The most exquisite room was the stained glass dome in the Conservatory. Also cited was Sir Henry’s study, the library, dining room, suites and his military rooms. Knighted by King Edward VII, he achieved the rank of Major General in the Queen’s Own Rifles, one of Canada’s oldest regiments. The lower level took us to the unfinished swimming pool and an 800 foot tunnel connected to the castle with stables, a carriage room, garage and potting shed. Sir Henry and Lady Pellatt enjoyed Casa Loma for less than ten years before financial misfortune forced him to abandon his castle home. Today, Casa Loma remains as a monument to this extraordinary Canadian.
At the edge of the world’s largest lakes is The Harbourfront Center and York Quay Center famous for ceramics, glassblowing and jewelry. At Harbourfront’s International Marketplace you can shop, eat and listen to concerts and dance performances. Strolling down the waterfront we stopped and listened to live music at the Sirius stage before taking a two-hour guided tour through the Toronto harbor and its canals and lagoons. As we pulled away from the berth we had countless photo opportunities of the city and its skyline as it headed toward the islands. While our guide told us enchanting stories of the harbor and its islands, we were amazed by the beauty and tranquility of this area.
The following day we took the hop-on hop-off bus to the Royal Ontario Museum where an exhibit entitled “Water” was on review. Water is essential to life by connecting all living things and shaping our planet. In this exhibition we journeyed around the world learning about the power and scarcity of water and discovered what we can do to help conserve water. This marvelous exhibition with hands-on activities was enjoyed by everyone.
On the second floor of the museum was the Bollywood Cinema Showcards premiering original vintage Indian Film Art from the 1950’s to the 1980’s. It featured the greatest Bollywood celebrities and award-wining films from India’s recent film history. With almost 125 pieces on display this exhibition embodies the quirky and colorful style of India’s cinema culture.

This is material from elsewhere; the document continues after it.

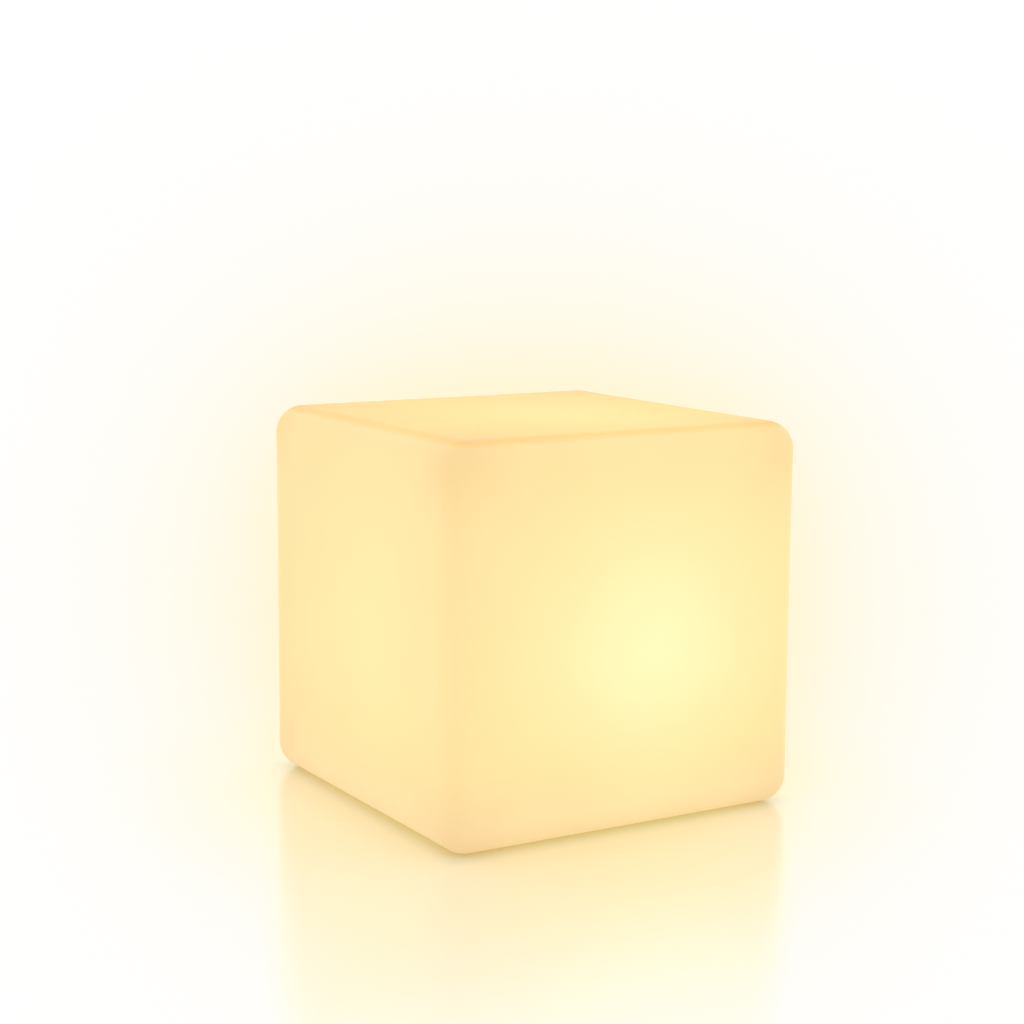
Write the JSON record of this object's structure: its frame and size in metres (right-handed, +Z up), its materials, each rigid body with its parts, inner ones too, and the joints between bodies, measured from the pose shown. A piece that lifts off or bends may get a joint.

Our next bus stop was the Bata Shoe Museum where more than 10,000 shoes are housed. On this fascinating journey we experienced the many facets of footwear from around the world. For centuries traditional shoemaking was hand-crafted by skilled masters of the trade. By the mid-19th century the footwear industry was born. We marveled at the skillfully crafted shoes, boots and moccasins made by North America’s native people. The Roaring 20’s exhibit “Heels, Hemlines and High Spirits” focused on the widening horizons of the “New Women” and how they influenced the shape of fashionable footwear.
Our final stops were the CN Tower and the Hockey Hall of Fame. The CN Tower, one of Toronto’s top attractions, celebrated its 35th Anniversary on June 26, 2011. The elevators take only 58 seconds to reach the top where spectacular views of Toronto and Lake Ontario can be seen from all three observation levels, including the Lookout and Sky Pod. The 360 Restaurant at the CN Tower features award-winning dining with an outstanding revolving view of Toronto below.
The Hockey Hall of Fame is located in the heart of downtown Toronto. It is a tribute to the world’s most renowned hockey leagues featuring legends Gretzky, Lemieus, Howe, Orr and many others. Themed exhibits and larger-than-life statues are dedicated to the greatest hockey players. A collection of hockey artifacts from around the world, the 2010 Olympic Gold Exhibit and a selection of hockey-related merchandise and memorabilia were on display. On a children’s hands-on concept they can view hockey flicks in the theaters, cheer on in the video game exhibit, grab the spotlight after stopping shots from Gretzky and Messier, celebrate after firing a puck past the virtual goalie and get up close and touch the Stanley Cup on display in the Verizon Great Hall. You can do it all at the Hockey Hall of Fame.